Problem →
Write out the records again, exactly, leaving none out.

[Scripts that build objects]
::::
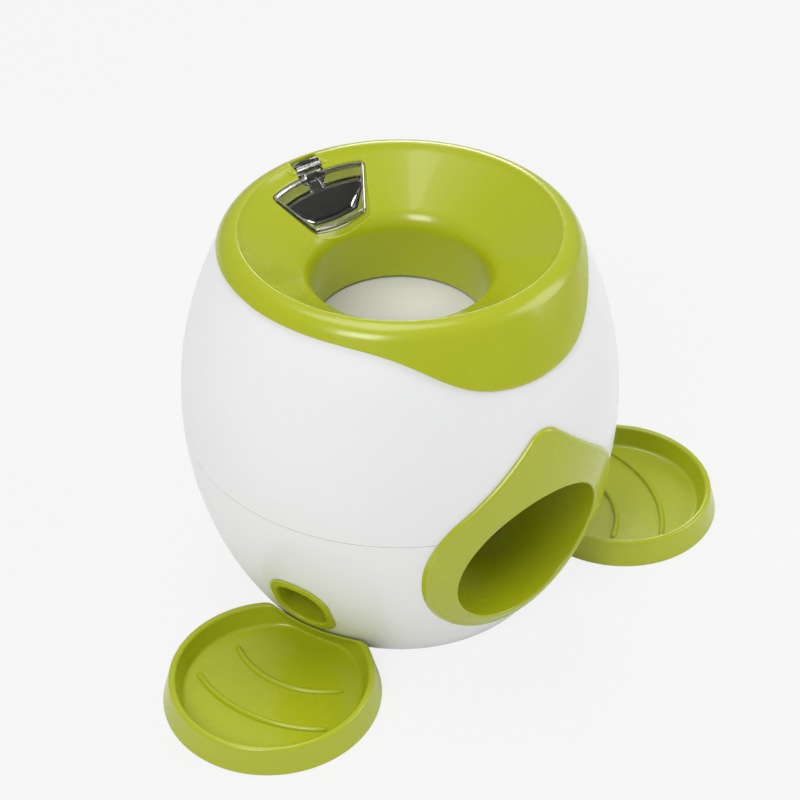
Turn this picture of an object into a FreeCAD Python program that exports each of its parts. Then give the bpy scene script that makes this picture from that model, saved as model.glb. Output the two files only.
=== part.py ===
import FreeCAD, Part
import math
import os
from types import SimpleNamespace

import Sketcher
from FreeCAD import Placement, Rotation, Vector

# Ball-drop treat dispenser: a ball dropped into the funnel tips a cup, the cup's axle turns two
# dosing drums, and the ball rolls out at the front while treats fall into the two side trays.
# Millimetres and degrees. +Z is up, the front (ball exit) faces -Y, and the origin is on the
# floor under the middle of the body.

# ---------------------------------------------------------------- driving dimensions

SIZES = {
    # egg-shaped body, widest at the equator: one arc runs down to the base, one up past the rim
    "body_radius": 125.0,
    "equator_height": 118.5,
    "base_radius": 90.53,
    "rim_inset": 4.72,
    "shell_wall": 2.6,
    "shell_bottom": 1.2,
    "shell_top_drop": 7.9,
    "seam_drop": 7.8,
    "seam_gap": 0.4,
    "lip_depth": 4.0,
    "lip_wall": 1.2,
    "part_gap": 0.2,
    # funnel top
    "rim_height": 231.5,
    "rim_radius": 88.5,
    "rim_inner_round": 7.0,
    "rim_inner_angle": 45.0,
    "bowl_round": 30.0,
    "bowl_angle": 36.0,
    "throat_round": 15.0,
    "throat_radius": 48.5,
    "throat_gap": 1.6,
    "throat_draft": 0.6,
    "funnel_wall": 2.2,
    "skirt_proud": 1.6,
    "skirt_low_drop": 37.8,
    "skirt_high_drop": 8.5,
    "skirt_wave_half": 54.0,
    "skirt_wave_soft": 26.0,
    # hatch in the back of the funnel
    "hatch_rim_inset": 7.5,
    "hatch_throat_inset": 4.4,
    "hatch_outer_half": 33.0,
    "hatch_inner_half": 18.5,
    "hatch_gap": 0.3,
    "hatch_side_gap": 1.0,
    "hatch_front_gap": 3.0,
    "lid_wall": 2.0,
    "frame_wall": 2.4,
    "window_ledge": 2.6,
    "window_front_ledge": 4.4,
    "window_outer_ledge": 5.5,
    "lid_rib": 1.2,
    "lid_rib_depth": 2.2,
    "neck_width": 10.0,
    "hinge_width": 16.4,
    "hinge_radius": 4.6,
    "hinge_inset": 2.1,
    "hinge_drop": 4.8,
    "hinge_gap": 0.3,
    "hinge_lug": 4.4,
    "hinge_pin_radius": 1.2,
    "hinge_pin_clearance": 0.05,
    "hinge_lug_radius": 4.2,
    "hinge_block": 7.4,
    "hinge_notch_depth": 12.5,
    "hinge_pin_inset": 0.4,
    "lid_rib_inset": 1.8,
    "scoop_radius": 12.0,
    "scoop_span": 40.0,
    "scoop_angle": 57.0,
    "scoop_depth": 1.0,
    # treat hopper
    "hopper_wall": 2.0,
    "hopper_front_reach": 11.5,
    "hopper_back_reach": 12.0,
    "hopper_throat_half": 27.0,
    "hopper_leg_overlap": 1.3,
    "hopper_shell_gap": 4.3,
    "hopper_leg_drop": 10.6,
    "hopper_leg_length": 18.0,
    "hopper_ridge_drop": 40.5,
    "hopper_shoulder_drop": 30.5,
    "hopper_collar_lap": 8.0,
    "hopper_collar_front": 1.0,
    "hopper_collar_back": 5.0,
    # ball exit
    "exit_radius": 48.5,
    "exit_height": 77.0,
    "exit_tilt": 10.0,
    "exit_depth": 50.0,
    "duct_wall": 2.2,
    "cut_reach": 30.0,
    "bezel_radius": 66.8,
    "bezel_height": 88.0,
    "bezel_shoulder": 51.0,
    "bezel_slope": 42.0,
    "bezel_tip": 13.0,
    "bezel_proud": 2.4,
    # treat outlets
    "side_angle": 68.6,
    "outlet_height": 40.5,
    "outlet_half_width": 22.0,
    "outlet_half_height": 26.0,
    "outlet_corner": 15.0,
    "outlet_hole_half_width": 16.8,
    "outlet_hole_half_height": 18.5,
    "outlet_hole_corner": 12.0,
    "outlet_wall": 1.6,
    "outlet_proud": 1.6,
    "outlet_depth": 20.0,
    # trays
    "tray_reach": 31.92,
    "tray_base_radius": 61.5,
    "tray_rim_radius": 57.3,
    "tray_height": 15.8,
    "tray_wall": 3.4,
    "tray_floor": 3.2,
    "tray_skin": 1.8,
    "tray_body_gap": 0.8,
    "tray_inner_slope": 3.0,
    "rib_center": 59.0,
    "rib_near_radius": 56.0,
    "rib_far_radius": 84.0,
    "rib_near_half": 36.5,
    "rib_far_half": 43.5,
    "rib_width": 1.6,
    "rib_rise": 1.3,
    "tray_floor_round": 4.0,
    "tongue_width": 30.0,
    "tongue_wall": 2.0,
    "tongue_length": 7.0,
    "tongue_height": 5.0,
    # tipping cup, its axle and the side frames
    "axle_shell_gap": 55.2,
    "axle_height": 155.4,
    "axle_radius": 3.0,
    "cup_radius": 51.0,
    "cup_rim_rise": 9.2,
    "cup_depth": 14.0,
    "cup_wall": 2.2,
    "cup_hub_radius": 7.0,
    "cup_arm": 3.0,
    "cup_arm_offset": 15.0,
    "cup_arm_start": 18.0,
    "tail_reach": 42.0,
    "tail_half": 5.0,
    "weight_radius": 7.5,
    "weight_half": 25.0,
    "weight_eye_wall": 2.5,
    "stop_radius": 2.5,
    "stop_offset": 6.0,
    "frame_offset": 44.0,
    "frame_plate": 3.0,
    "frame_head": 12.0,
    "frame_foot_gap": 1.7,
    "frame_foot_length": 25.0,
    "frame_foot_width": 7.0,
    "frame_hole": 6.0,
    "frame_foot_inset": 2.0,
    "bush_radius": 5.0,
    "bush_flange": 1.2,
    "bush_flange_radius": 7.0,
    "run_clearance": 0.05,
    # dosing drums, their housings and the chutes
    "drum_radius": 16.5,
    "drum_length": 22.0,
    "drum_pocket_radius": 6.0,
    "drum_pockets": 6,
    "housing_gap": 0.5,
    "housing_wall": 1.6,
    "chute_wall": 1.6,
    "chute_top_front": 25.0,
    "chute_top_back": 9.5,
    "chute_top_drop": 17.4,
    "chute_end_half_width": 15.0,
    "chute_end_half_height": 14.0,
    "chute_end_rise": 3.0,
    # ball ramp
    "ramp_radius": 38.0,
    "ramp_wall": 2.4,
    "ramp_slope": 13.0,
    "ramp_back": 40.0,
    "ramp_step": 1.0,
    "ramp_gap": 0.8,
    "ramp_leg": 3.0,
    "ramp_leg_half": 24.0,
    "ramp_front_leg": 48.0,
    "ramp_back_leg": 24.0,
    # base
    "base_wall": 2.6,
    "base_bottom": 1.6,
    "foot_radius": 8.0,
    "foot_taper": 0.6,
    "foot_inset": 19.5,
    "boss_radius": 4.0,
    "boss_inset": 7.5,
    "boss_height": 18.0,
    "boss_bore_clearance": 0.05,
    "screw_radius": 1.5,
    "screw_head_radius": 3.2,
    "screw_head": 1.2,
    "screw_length": 12.0,
}


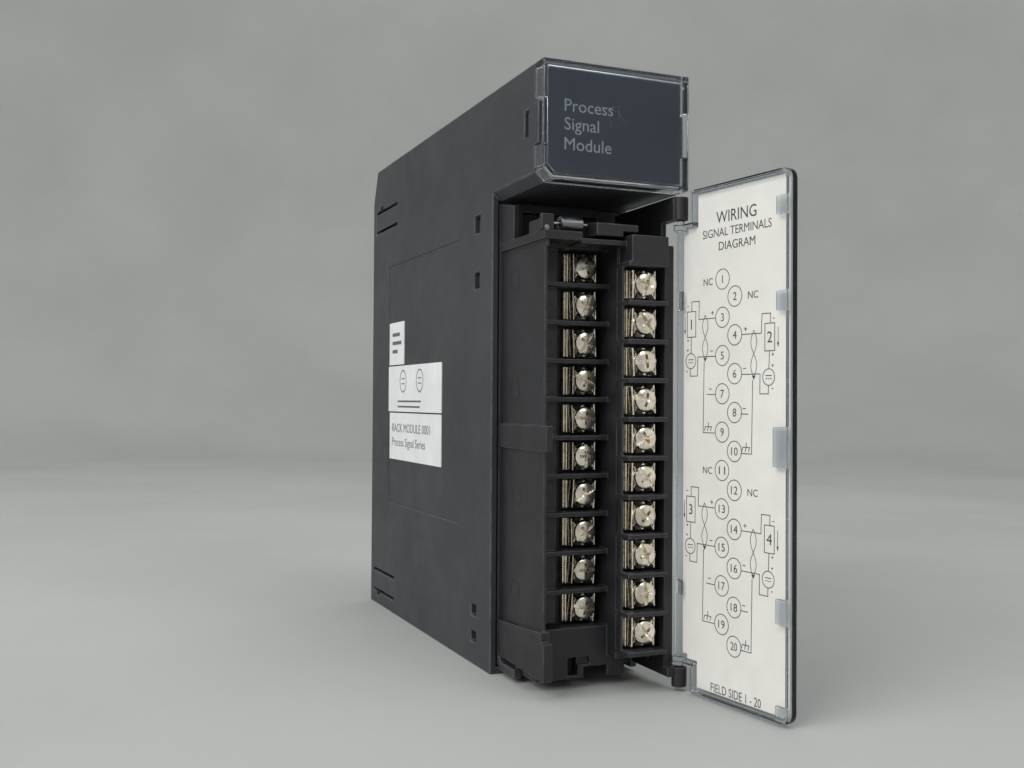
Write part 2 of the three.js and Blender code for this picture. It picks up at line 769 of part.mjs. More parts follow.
::::
Exercise result →
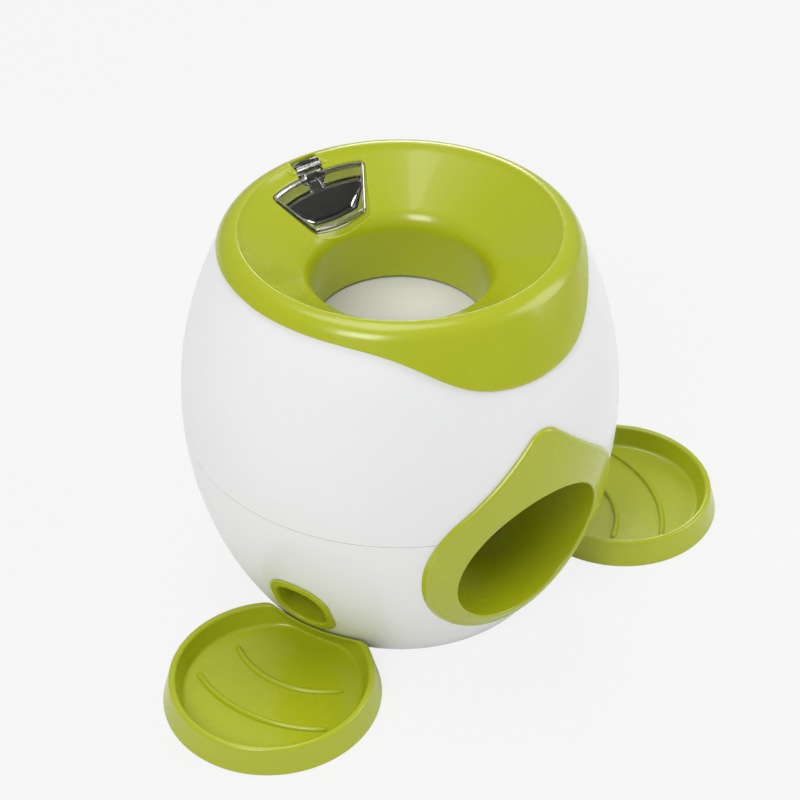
Turn this picture of an object into a FreeCAD Python program that exports each of its parts. Then give the bpy scene script that makes this picture from that model, saved as model.glb. Output the two files only.
=== part.py ===
import FreeCAD, Part
import math
import os
from types import SimpleNamespace

import Sketcher
from FreeCAD import Placement, Rotation, Vector

# Ball-drop treat dispenser: a ball dropped into the funnel tips a cup, the cup's axle turns two
# dosing drums, and the ball rolls out at the front while treats fall into the two side trays.
# Millimetres and degrees. +Z is up, the front (ball exit) faces -Y, and the origin is on the
# floor under the middle of the body.

# ---------------------------------------------------------------- driving dimensions

SIZES = {
    # egg-shaped body, widest at the equator: one arc runs down to the base, one up past the rim
    "body_radius": 125.0,
    "equator_height": 118.5,
    "base_radius": 90.53,
    "rim_inset": 4.72,
    "shell_wall": 2.6,
    "shell_bottom": 1.2,
    "shell_top_drop": 7.9,
    "seam_drop": 7.8,
    "seam_gap": 0.4,
    "lip_depth": 4.0,
    "lip_wall": 1.2,
    "part_gap": 0.2,
    # funnel top
    "rim_height": 231.5,
    "rim_radius": 88.5,
    "rim_inner_round": 7.0,
    "rim_inner_angle": 45.0,
    "bowl_round": 30.0,
    "bowl_angle": 36.0,
    "throat_round": 15.0,
    "throat_radius": 48.5,
    "throat_gap": 1.6,
    "throat_draft": 0.6,
    "funnel_wall": 2.2,
    "skirt_proud": 1.6,
    "skirt_low_drop": 37.8,
    "skirt_high_drop": 8.5,
    "skirt_wave_half": 54.0,
    "skirt_wave_soft": 26.0,
    # hatch in the back of the funnel
    "hatch_rim_inset": 7.5,
    "hatch_throat_inset": 4.4,
    "hatch_outer_half": 33.0,
    "hatch_inner_half": 18.5,
    "hatch_gap": 0.3,
    "hatch_side_gap": 1.0,
    "hatch_front_gap": 3.0,
    "lid_wall": 2.0,
    "frame_wall": 2.4,
    "window_ledge": 2.6,
    "window_front_ledge": 4.4,
    "window_outer_ledge": 5.5,
    "lid_rib": 1.2,
    "lid_rib_depth": 2.2,
    "neck_width": 10.0,
    "hinge_width": 16.4,
    "hinge_radius": 4.6,
    "hinge_inset": 2.1,
    "hinge_drop": 4.8,
    "hinge_gap": 0.3,
    "hinge_lug": 4.4,
    "hinge_pin_radius": 1.2,
    "hinge_pin_clearance": 0.05,
    "hinge_lug_radius": 4.2,
    "hinge_block": 7.4,
    "hinge_notch_depth": 12.5,
    "hinge_pin_inset": 0.4,
    "lid_rib_inset": 1.8,
    "scoop_radius": 12.0,
    "scoop_span": 40.0,
    "scoop_angle": 57.0,
    "scoop_depth": 1.0,
    # treat hopper
    "hopper_wall": 2.0,
    "hopper_front_reach": 11.5,
    "hopper_back_reach": 12.0,
    "hopper_throat_half": 27.0,
    "hopper_leg_overlap": 1.3,
    "hopper_shell_gap": 4.3,
    "hopper_leg_drop": 10.6,
    "hopper_leg_length": 18.0,
    "hopper_ridge_drop": 40.5,
    "hopper_shoulder_drop": 30.5,
    "hopper_collar_lap": 8.0,
    "hopper_collar_front": 1.0,
    "hopper_collar_back": 5.0,
    # ball exit
    "exit_radius": 48.5,
    "exit_height": 77.0,
    "exit_tilt": 10.0,
    "exit_depth": 50.0,
    "duct_wall": 2.2,
    "cut_reach": 30.0,
    "bezel_radius": 66.8,
    "bezel_height": 88.0,
    "bezel_shoulder": 51.0,
    "bezel_slope": 42.0,
    "bezel_tip": 13.0,
    "bezel_proud": 2.4,
    # treat outlets
    "side_angle": 68.6,
    "outlet_height": 40.5,
    "outlet_half_width": 22.0,
    "outlet_half_height": 26.0,
    "outlet_corner": 15.0,
    "outlet_hole_half_width": 16.8,
    "outlet_hole_half_height": 18.5,
    "outlet_hole_corner": 12.0,
    "outlet_wall": 1.6,
    "outlet_proud": 1.6,
    "outlet_depth": 20.0,
    # trays
    "tray_reach": 31.92,
    "tray_base_radius": 61.5,
    "tray_rim_radius": 57.3,
    "tray_height": 15.8,
    "tray_wall": 3.4,
    "tray_floor": 3.2,
    "tray_skin": 1.8,
    "tray_body_gap": 0.8,
    "tray_inner_slope": 3.0,
    "rib_center": 59.0,
    "rib_near_radius": 56.0,
    "rib_far_radius": 84.0,
    "rib_near_half": 36.5,
    "rib_far_half": 43.5,
    "rib_width": 1.6,
    "rib_rise": 1.3,
    "tray_floor_round": 4.0,
    "tongue_width": 30.0,
    "tongue_wall": 2.0,
    "tongue_length": 7.0,
    "tongue_height": 5.0,
    # tipping cup, its axle and the side frames
    "axle_shell_gap": 55.2,
    "axle_height": 155.4,
    "axle_radius": 3.0,
    "cup_radius": 51.0,
    "cup_rim_rise": 9.2,
    "cup_depth": 14.0,
    "cup_wall": 2.2,
    "cup_hub_radius": 7.0,
    "cup_arm": 3.0,
    "cup_arm_offset": 15.0,
    "cup_arm_start": 18.0,
    "tail_reach": 42.0,
    "tail_half": 5.0,
    "weight_radius": 7.5,
    "weight_half": 25.0,
    "weight_eye_wall": 2.5,
    "stop_radius": 2.5,
    "stop_offset": 6.0,
    "frame_offset": 44.0,
    "frame_plate": 3.0,
    "frame_head": 12.0,
    "frame_foot_gap": 1.7,
    "frame_foot_length": 25.0,
    "frame_foot_width": 7.0,
    "frame_hole": 6.0,
    "frame_foot_inset": 2.0,
    "bush_radius": 5.0,
    "bush_flange": 1.2,
    "bush_flange_radius": 7.0,
    "run_clearance": 0.05,
    # dosing drums, their housings and the chutes
    "drum_radius": 16.5,
    "drum_length": 22.0,
    "drum_pocket_radius": 6.0,
    "drum_pockets": 6,
    "housing_gap": 0.5,
    "housing_wall": 1.6,
    "chute_wall": 1.6,
    "chute_top_front": 25.0,
    "chute_top_back": 9.5,
    "chute_top_drop": 17.4,
    "chute_end_half_width": 15.0,
    "chute_end_half_height": 14.0,
    "chute_end_rise": 3.0,
    # ball ramp
    "ramp_radius": 38.0,
    "ramp_wall": 2.4,
    "ramp_slope": 13.0,
    "ramp_back": 40.0,
    "ramp_step": 1.0,
    "ramp_gap": 0.8,
    "ramp_leg": 3.0,
    "ramp_leg_half": 24.0,
    "ramp_front_leg": 48.0,
    "ramp_back_leg": 24.0,
    # base
    "base_wall": 2.6,
    "base_bottom": 1.6,
    "foot_radius": 8.0,
    "foot_taper": 0.6,
    "foot_inset": 19.5,
    "boss_radius": 4.0,
    "boss_inset": 7.5,
    "boss_height": 18.0,
    "boss_bore_clearance": 0.05,
    "screw_radius": 1.5,
    "screw_head_radius": 3.2,
    "screw_head": 1.2,
    "screw_length": 12.0,
}


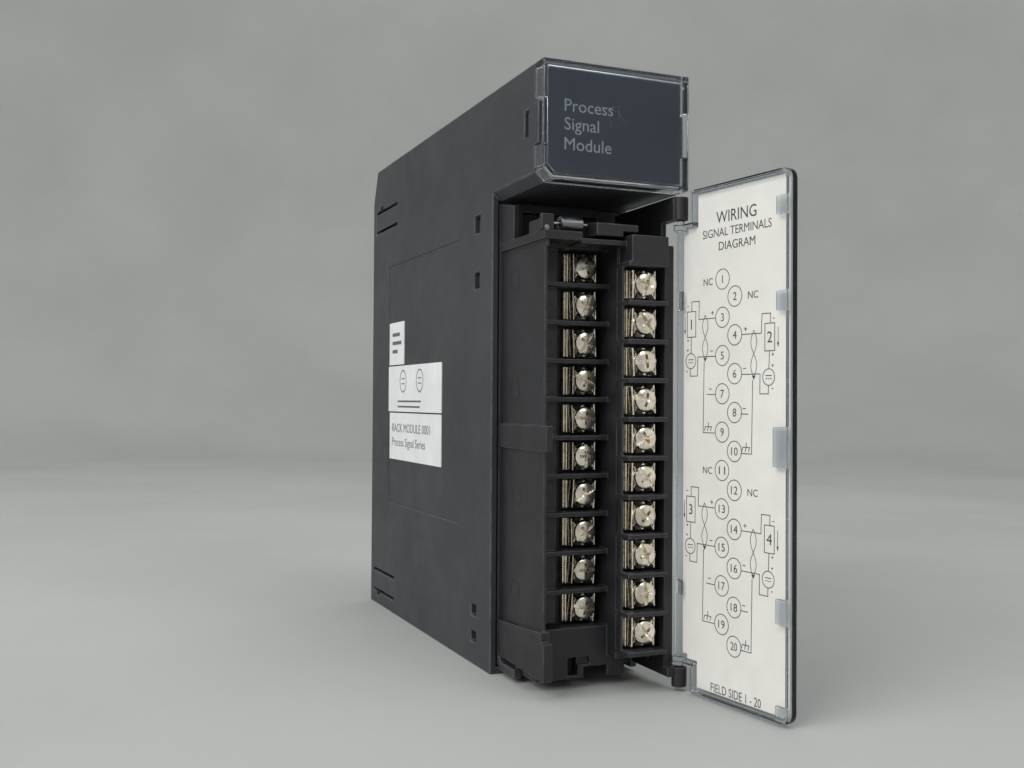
Write part 2 of the three.js and Blender code for this picture. It picks up at line 769 of part.mjs. More parts follow.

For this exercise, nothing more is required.